John is aged 40 and is on the 38.5 per cent marginal tax rate (MTR). During the 2011-12 financial year, John receives $32,500 in concessional contributions. 

If we assume that the concessional contribution cap is $25,000 for the 2011-12 financial year, then John would have $7,500 of excess concessional contributions. 

As a result, in addition to the 15 per cent contributions tax paid by his fund, this excess amount will attract a further tax penalty of 31.5 per cent – a total tax rate of 46.5 per cent, or $3,487.50.

However, as this would be John’s first breach in respect of the 2011-12 or later financial years, under this proposed measure he would be able to have his excess contributions refunded to him and taxed at his marginal tax rate instead. And, if John were to apply this measure, the $7,500 excess would be refunded to him and taxed at 38.5 per cent, or $2,887.50.

Note that if John were to subsequently exceed his concessional contribution cap a second time, after the 2011-12 financial year, he would not be eligible to benefit under this measure in respect of the subsequent breach(es), as this measure will only be available once.

While it is too early to come to any conclusions, the introduction of this measure raises a number of interesting prospects, all of which require further clarification. Some of these include:

  • We would expect the refunded contribution will no longer count towards the member’s non-concessional cap, hence reducing the double-counting that can otherwise arise;
  • Into which income tax year’s assessable income would the refunded contribution be included? If it is to be added to any financial year other than the one in which the contribution was made, could there be a limited one-off tax arbitrage opportunity if the member’s MTR has decreased?;
  • If the excess is created as a result of superannuation guarantee contributions – for example, professionals who may work for multiple organisations – does this provide a limited one-off way for them to gain access to SG contributions?; and
  • In situations where the member is in the top marginal tax rate (46.5 per cent, ignoring flood levy in 2011-12), the making of concessional contributions in breach of the cap will not necessarily be detrimental. This is the case, given that these excessive contributions are similarly taxed at 46.5 per cent (15 per cent contributions tax and 31.5 per cent excess contributions tax).

However, it is worth noting that making additional concessional contributions will not be an effective strategy in situations where:

  • The member is not in the top marginal tax rate; or
  • If the excess concessional contribution, which also gets counted against the non-concessional contribution:

    • creates a breach of the non-concessional contribution cap; or 
    • causes an unwanted trigger of the non-concessional contribution cap bring-forward rule.

 Phasing out of the pension drawdown relief 

In recent years, the government has provided drawdown relief to provide people who hold account-based, allocated or market-linked (term allocated) pensions with the ability to draw 50 per cent of the legislated minimum pension payment (based on their age). This enables more of their money to remain within the pension, with the intention of preserving their balance.

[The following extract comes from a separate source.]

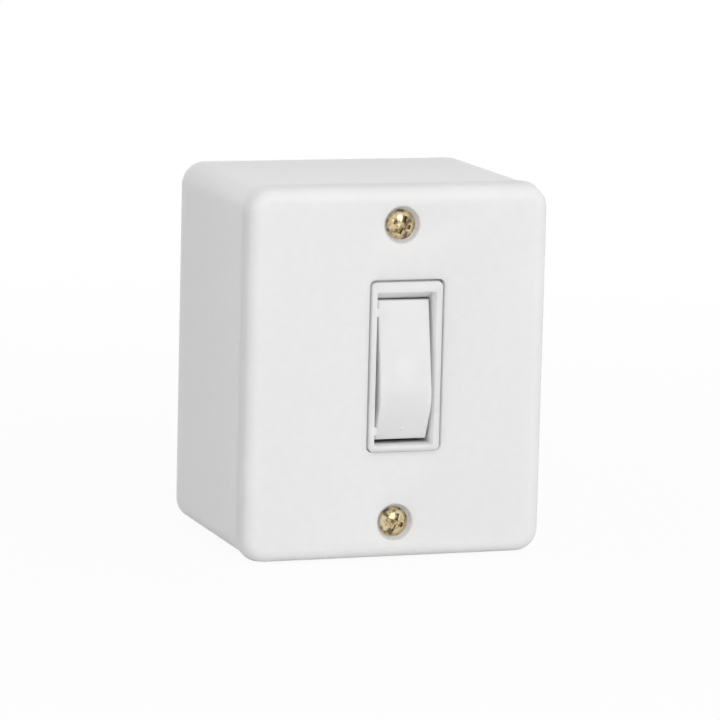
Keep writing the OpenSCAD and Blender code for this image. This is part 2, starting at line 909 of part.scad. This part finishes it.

In this year’s Federal Budget, the Government has announced that this relief will be reduced from 50 per cent down to 25 per cent for the 2011-12 financial year, and will be completely removed for 2012-13 and future years.

The removal of this relief will mean pension incomes will compulsorily increase for clients who had elected to receive less than the legislated minimum which may have a flow-on impact for the:

  • Taxation treatment of pension incomes (for those aged under-60); and
  • Calculation of Centrelink/DVA entitlements impacted under the income test.

Other superannuation measures

In other superannuation measures, relatively less significant in terms of their impact to financial planning advice, the Government has:

  • Extended the freeze on superannuation co-contribution threshold indexation for an additional year to 2012-13. This measure will mean that the co-contribution thresholds will remain at $31,920 and $61,920 respectively until 1 July 2013;
  • Proposed a legislative amendment to remove a Self Managed Super Fund (SMSF) anomaly which exists in the superannuation legislation. This amendment will ensure that where the trustee of a SMSF is a body corporate, a parent or guardian may be a director of the body corporate in place of a member that is a minor. Currently, this is not possible unless the SMSF has an individual trustee structure;
  • To fund a range of Stronger Super SMSF measures previously announced, the Government is proposing to increase the SMSF levy from $150 to $180 with effect from the 2010-11 income year, and introduce SMSF auditor registration fees from 1 July 2012; and
  • Moved to ensure that gains or losses made by complying super funds on assets such as shares, units in a trust, and land, are subject to tax under capital gains tax rules. 

This is to ensure funds cannot treat these assets, (eg, shares) as “trading stock” so as to deduct losses on these assets against income rather than capital gains.

John Perri is technical services manager at AMP.